On the alleged website project, Fashola said: “Let me say first that it raises the question of public understanding of the role governors, public servants and some have a surprise to learn that as a governor of Lagos State, I didn’t sign cheques, none of my commissioners signed cheques. I didn’t fix contract prices. It is an institutional process.
“The only training I have is that of a lawyer. Nobody can award contract over benchmark price. Throughout my tenure, I have been confronted with the price of things and the reality is that when you design a road, what you meet in reality when construction starts is usually not what you end up with. In all of these, nobody has alleged that I have corruptly enriched myself. I could not have been a master in computer and technology. I need something to do my work.”
When asked about his definition of loyalty, Fashola who noted that he remained loyal to causes he believed in said: “As for loyalty, the concept of loyalty is a strange one. The real answer to that question is, may your loyalty not be tested. I always pray that my loyalty will not be tested because you might have to take a bullet for somebody.
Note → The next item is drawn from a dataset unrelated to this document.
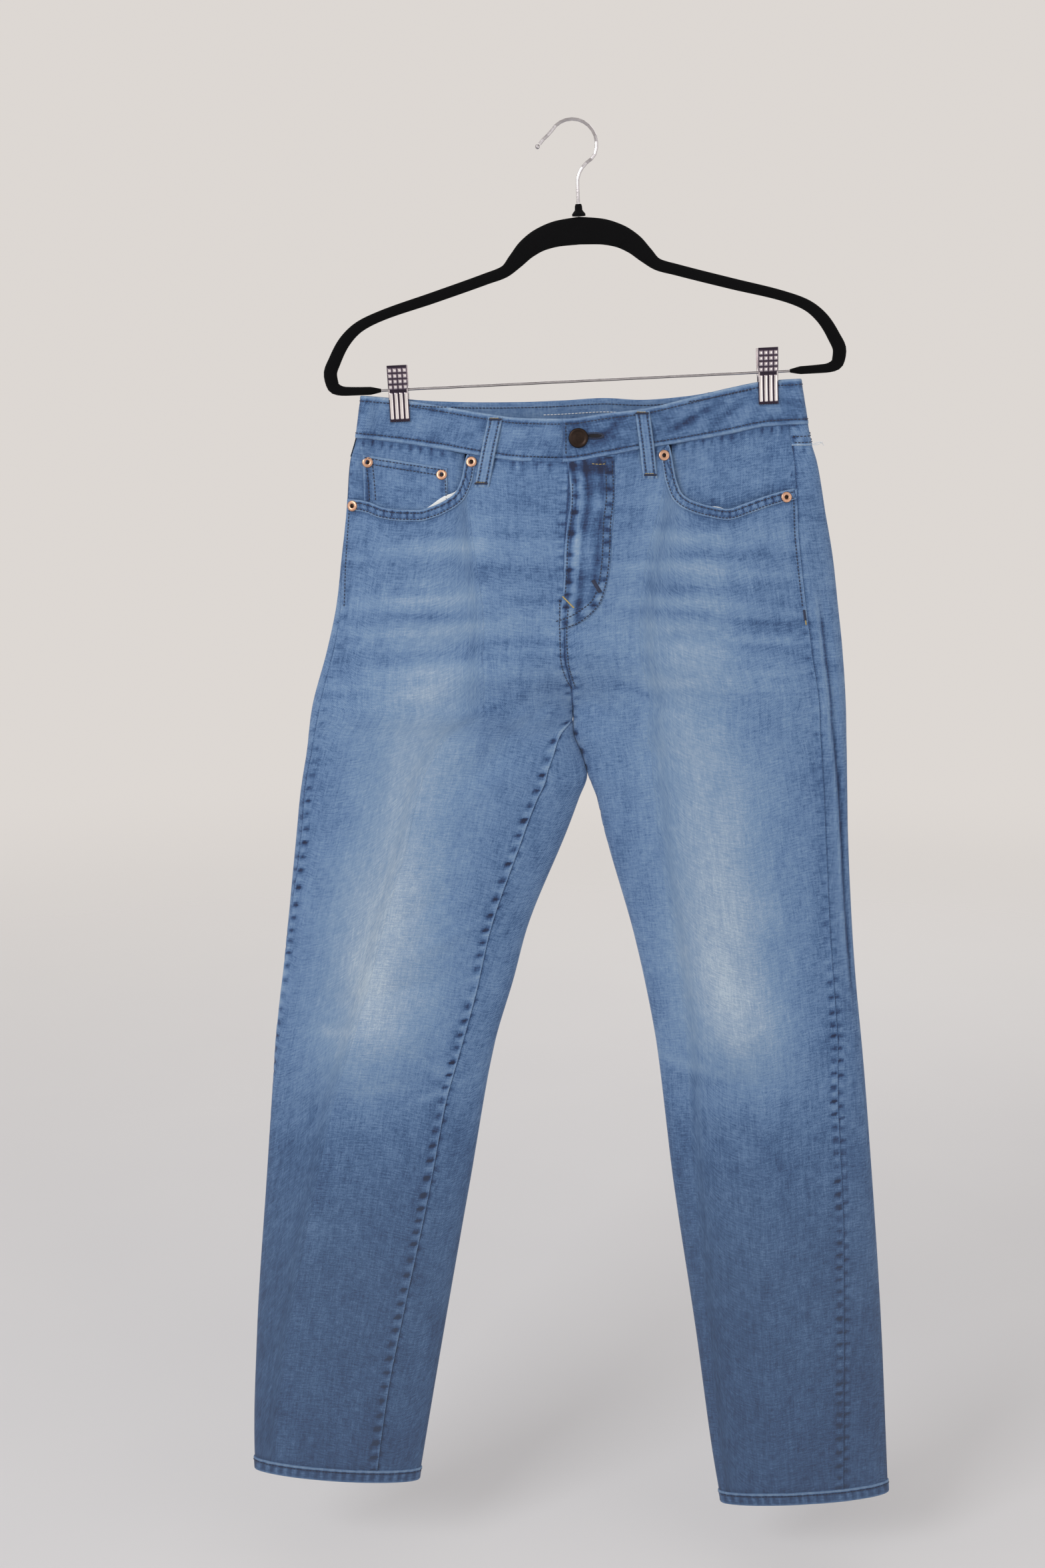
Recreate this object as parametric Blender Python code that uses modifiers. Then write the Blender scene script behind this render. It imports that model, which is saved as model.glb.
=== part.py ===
"""Slim five-pocket jeans clipped to a velvet hanger, as closed cloth and metal solids.

The origin is the inside top of the hanger's hook, where the hanger is held.
+X is the viewer's right and the wearer's left, +Y points away from the viewer, +Z is up.
Lengths are in millimetres until MM turns a finished mesh into metres.
"""
import math
from bisect import bisect_right
from collections import namedtuple

import bmesh
import bpy
from mathutils import Matrix, Vector

MM = 0.001

# Sides of the wearer, and faces of the garment by the sign of Y
RIGHT, LEFT = "right", "left"
FRONT, BACK = -1, 1

# Cloth layers, each with a gap to its neighbour
GAP = 0.3
SEAM_HALF_GAP = 0.17
CLOTH = 1.4
BAND_RISE = 1.2
PATCH = 1.1
LINING = 0.8
BUTT = 0.35

# Heights
CROTCH_Z = -492.0
CROTCH_ARCH = 60.0
WAIST_FADE_TOP = -255.0
WAIST_FADE = 110.0
HEM_HEIGHT = 13.0
YOKE_OUTER_Z = {RIGHT: -274.0, LEFT: -264.0}
YOKE_POINT_Z = -332.0
# Each leg panel is four shells that meet near these heights
PANEL_STRETCHES = ("hip", "thigh", "knee", "shin")
PANEL_SPLIT_Z = (CROTCH_Z, -745.0, -985.0)

# Depth of the hanging hip from its middle plane to each face
HIP_DEPTH = {FRONT: 28.0, BACK: 24.0}

# Waist between the clips, flat under each jaw and a loop outside it
CLIP_X = {RIGHT: -145.5, LEFT: 167.5}
CLIP_HALF_FLAT = 9.5
WAIST_PINCH = 1.7
WAIST_BULGE = {FRONT: 14.0, BACK: 10.0}
WAIST_LOOP = 14.0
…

We discuss it loosely, but in public service, I have remained loyal to causes that I have signed onto and in all my life, nobody can fairly accuse me of giving my word and going back on my word.”
Fashola calls for state police, apologises on deportation of Igbos
On deportation of Igbo people, he said: “In a federation, the right to free movement is not absolute, it carries with it a responsibility not to be a nuisance.” He said those moved to their states of origin were those who asked to be taken home. Fashola concluded his submission by saying he apologised in the interest of national cohesion.